I have been trying to use VictoriaMetrics in our infrastructure to replace the Prometheus architecture I used before to solve the problem of time series data storage, especially, I hope VictoriaMetrics can achieve data of automation collection and data storage high availability.
Based on my current understanding of VictoriaMetrics, in VMCluster, data replication can be achieved by defining
replicationFactor: 2
. This means that when collecting data from a Target, there will be 2 replicas of the data stored in the VMStorage instances in the cluster.In addition, to solve the HA problem of VMAgent, this CRD resource also has a
replicaCount: 2
field, which can be configured with multiple copies.I have a doubt, which is whether this situation could lead to storing the data as 4 copies?
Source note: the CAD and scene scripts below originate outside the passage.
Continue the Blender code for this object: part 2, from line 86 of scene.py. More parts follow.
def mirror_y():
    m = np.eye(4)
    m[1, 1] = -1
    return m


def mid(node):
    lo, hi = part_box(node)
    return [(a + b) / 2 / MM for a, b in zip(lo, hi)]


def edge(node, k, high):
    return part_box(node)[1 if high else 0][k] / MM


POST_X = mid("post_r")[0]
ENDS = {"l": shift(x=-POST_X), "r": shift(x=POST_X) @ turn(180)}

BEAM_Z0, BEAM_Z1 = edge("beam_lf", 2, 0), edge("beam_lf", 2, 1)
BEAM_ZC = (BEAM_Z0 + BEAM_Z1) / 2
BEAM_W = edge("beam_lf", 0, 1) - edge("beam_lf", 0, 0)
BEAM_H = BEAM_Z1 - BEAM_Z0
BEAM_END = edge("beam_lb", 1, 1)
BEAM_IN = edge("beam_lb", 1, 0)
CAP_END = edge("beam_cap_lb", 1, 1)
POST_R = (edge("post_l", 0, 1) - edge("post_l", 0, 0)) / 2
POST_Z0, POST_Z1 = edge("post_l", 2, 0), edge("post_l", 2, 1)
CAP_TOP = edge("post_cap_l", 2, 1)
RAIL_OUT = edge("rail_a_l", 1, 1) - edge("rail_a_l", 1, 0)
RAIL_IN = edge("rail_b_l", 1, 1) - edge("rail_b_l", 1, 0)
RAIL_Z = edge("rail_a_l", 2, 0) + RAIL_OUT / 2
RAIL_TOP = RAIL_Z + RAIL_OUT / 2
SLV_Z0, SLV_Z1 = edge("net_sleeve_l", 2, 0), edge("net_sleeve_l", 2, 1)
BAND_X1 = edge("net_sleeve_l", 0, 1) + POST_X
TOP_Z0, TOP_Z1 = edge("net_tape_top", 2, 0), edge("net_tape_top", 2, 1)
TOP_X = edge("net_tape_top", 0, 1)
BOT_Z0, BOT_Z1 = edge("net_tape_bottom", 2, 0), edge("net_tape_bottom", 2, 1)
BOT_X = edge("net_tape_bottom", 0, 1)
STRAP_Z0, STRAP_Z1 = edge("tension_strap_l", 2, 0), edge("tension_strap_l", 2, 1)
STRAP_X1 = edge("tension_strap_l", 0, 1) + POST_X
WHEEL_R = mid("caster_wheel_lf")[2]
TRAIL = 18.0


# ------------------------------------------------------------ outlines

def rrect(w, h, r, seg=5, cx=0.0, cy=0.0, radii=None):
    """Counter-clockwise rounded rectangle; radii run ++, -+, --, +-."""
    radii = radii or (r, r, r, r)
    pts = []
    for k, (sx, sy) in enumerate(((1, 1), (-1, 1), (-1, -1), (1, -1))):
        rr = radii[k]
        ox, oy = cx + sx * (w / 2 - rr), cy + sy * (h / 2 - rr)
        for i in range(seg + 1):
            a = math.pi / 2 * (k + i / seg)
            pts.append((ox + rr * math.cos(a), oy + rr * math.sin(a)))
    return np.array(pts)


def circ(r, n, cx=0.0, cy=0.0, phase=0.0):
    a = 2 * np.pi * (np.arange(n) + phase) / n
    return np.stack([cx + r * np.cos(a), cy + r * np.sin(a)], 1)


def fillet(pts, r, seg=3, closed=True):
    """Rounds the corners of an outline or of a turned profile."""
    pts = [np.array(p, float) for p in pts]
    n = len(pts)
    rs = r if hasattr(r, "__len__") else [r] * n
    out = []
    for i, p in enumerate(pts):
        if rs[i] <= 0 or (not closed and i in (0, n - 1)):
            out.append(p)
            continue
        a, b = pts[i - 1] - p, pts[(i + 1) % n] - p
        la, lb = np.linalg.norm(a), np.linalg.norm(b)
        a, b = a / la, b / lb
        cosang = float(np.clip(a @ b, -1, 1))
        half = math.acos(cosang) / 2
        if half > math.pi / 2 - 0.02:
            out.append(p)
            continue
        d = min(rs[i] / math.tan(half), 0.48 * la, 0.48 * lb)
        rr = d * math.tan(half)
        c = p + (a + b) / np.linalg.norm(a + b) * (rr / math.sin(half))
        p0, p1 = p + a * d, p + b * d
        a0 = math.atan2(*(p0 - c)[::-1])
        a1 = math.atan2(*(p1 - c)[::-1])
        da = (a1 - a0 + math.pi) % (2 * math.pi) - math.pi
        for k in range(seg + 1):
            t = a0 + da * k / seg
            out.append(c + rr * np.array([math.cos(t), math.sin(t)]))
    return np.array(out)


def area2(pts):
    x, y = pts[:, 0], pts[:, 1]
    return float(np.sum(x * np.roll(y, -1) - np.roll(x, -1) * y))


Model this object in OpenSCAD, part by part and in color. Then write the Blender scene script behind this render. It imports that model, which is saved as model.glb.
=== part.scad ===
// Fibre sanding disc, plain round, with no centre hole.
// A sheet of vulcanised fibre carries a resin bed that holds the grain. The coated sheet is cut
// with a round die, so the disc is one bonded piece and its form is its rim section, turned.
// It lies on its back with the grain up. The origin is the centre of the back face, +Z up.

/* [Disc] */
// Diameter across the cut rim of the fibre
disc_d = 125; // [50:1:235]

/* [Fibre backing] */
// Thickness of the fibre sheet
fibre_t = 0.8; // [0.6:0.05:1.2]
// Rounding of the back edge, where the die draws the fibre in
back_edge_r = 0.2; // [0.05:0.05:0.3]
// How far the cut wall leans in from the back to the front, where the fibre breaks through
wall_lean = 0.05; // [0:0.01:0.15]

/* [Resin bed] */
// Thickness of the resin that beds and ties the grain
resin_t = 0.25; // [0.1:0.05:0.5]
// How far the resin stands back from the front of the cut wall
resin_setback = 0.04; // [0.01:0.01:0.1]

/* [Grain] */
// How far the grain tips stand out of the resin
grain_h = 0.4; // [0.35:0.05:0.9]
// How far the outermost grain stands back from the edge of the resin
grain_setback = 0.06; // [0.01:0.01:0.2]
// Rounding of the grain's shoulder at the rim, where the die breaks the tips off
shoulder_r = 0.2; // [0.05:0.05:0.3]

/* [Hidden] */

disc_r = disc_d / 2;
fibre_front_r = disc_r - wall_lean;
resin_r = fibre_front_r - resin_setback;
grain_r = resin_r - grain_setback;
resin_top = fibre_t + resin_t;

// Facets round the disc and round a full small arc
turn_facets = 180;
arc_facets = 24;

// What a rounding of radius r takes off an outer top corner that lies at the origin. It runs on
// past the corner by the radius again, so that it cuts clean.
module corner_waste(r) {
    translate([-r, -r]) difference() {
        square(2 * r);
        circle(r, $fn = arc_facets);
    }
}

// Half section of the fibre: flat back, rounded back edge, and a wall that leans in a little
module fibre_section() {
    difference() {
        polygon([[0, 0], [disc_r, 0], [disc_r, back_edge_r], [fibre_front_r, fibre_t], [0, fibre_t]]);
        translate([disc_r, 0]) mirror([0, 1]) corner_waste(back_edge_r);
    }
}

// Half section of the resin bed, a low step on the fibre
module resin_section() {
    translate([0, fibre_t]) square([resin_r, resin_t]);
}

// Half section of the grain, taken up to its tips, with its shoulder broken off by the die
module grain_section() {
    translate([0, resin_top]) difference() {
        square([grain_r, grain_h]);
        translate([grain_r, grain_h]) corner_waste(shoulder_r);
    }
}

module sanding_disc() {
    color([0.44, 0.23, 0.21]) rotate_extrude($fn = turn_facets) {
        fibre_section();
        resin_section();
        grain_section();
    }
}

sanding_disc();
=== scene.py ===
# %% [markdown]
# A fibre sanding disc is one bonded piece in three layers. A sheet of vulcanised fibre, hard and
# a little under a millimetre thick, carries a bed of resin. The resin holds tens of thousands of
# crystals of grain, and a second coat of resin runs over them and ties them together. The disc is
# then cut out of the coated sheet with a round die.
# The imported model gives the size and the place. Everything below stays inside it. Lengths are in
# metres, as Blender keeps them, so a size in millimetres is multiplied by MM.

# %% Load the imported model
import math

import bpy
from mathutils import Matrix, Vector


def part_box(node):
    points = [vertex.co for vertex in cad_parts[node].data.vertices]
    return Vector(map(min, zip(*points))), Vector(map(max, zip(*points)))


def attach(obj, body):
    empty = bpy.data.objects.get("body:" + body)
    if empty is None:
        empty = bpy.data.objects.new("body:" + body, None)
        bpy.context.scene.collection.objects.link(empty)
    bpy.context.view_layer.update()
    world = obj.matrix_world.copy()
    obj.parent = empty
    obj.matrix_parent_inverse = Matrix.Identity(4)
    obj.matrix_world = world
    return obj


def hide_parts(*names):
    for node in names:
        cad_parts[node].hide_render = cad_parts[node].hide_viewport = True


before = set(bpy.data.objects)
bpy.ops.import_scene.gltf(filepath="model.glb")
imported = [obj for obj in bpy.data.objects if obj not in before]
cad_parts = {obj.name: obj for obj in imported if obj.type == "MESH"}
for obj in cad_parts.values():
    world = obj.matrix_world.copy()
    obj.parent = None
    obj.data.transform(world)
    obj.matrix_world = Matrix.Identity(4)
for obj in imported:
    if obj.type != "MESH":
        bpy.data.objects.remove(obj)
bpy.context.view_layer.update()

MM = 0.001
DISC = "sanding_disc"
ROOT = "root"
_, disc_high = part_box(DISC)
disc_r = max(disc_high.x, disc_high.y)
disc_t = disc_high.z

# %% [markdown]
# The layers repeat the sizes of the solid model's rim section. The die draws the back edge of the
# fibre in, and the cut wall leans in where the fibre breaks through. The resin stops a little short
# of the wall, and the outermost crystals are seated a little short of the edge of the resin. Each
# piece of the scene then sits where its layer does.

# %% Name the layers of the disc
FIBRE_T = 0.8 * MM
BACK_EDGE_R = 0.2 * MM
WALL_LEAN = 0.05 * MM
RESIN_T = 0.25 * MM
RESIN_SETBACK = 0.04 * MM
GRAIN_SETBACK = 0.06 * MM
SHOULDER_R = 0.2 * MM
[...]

Currently, I understand that in the process of VMAgent->VMInsert->VMStorage, VMStorage has a mechanism
dedup.minScrapeInterval: 3s
to avoid duplicate storage of time-series data for the same target.However, for multiple VMAgents, for example, instances agent-1-0 and agent-1-1, their instance startup cycle and data collection cycle may be different. For example, it is possible that agent-1-0 collects data in a cycle of 0-10-20, while agent-1-1 collects data in a time cycle of 5-15-25.
In this case, does it mean that
dedup.minScrapeInterval: 3s
has no effect and ultimately results in the data becoming a 4-replica?Hope to get clarification, thanks a lot.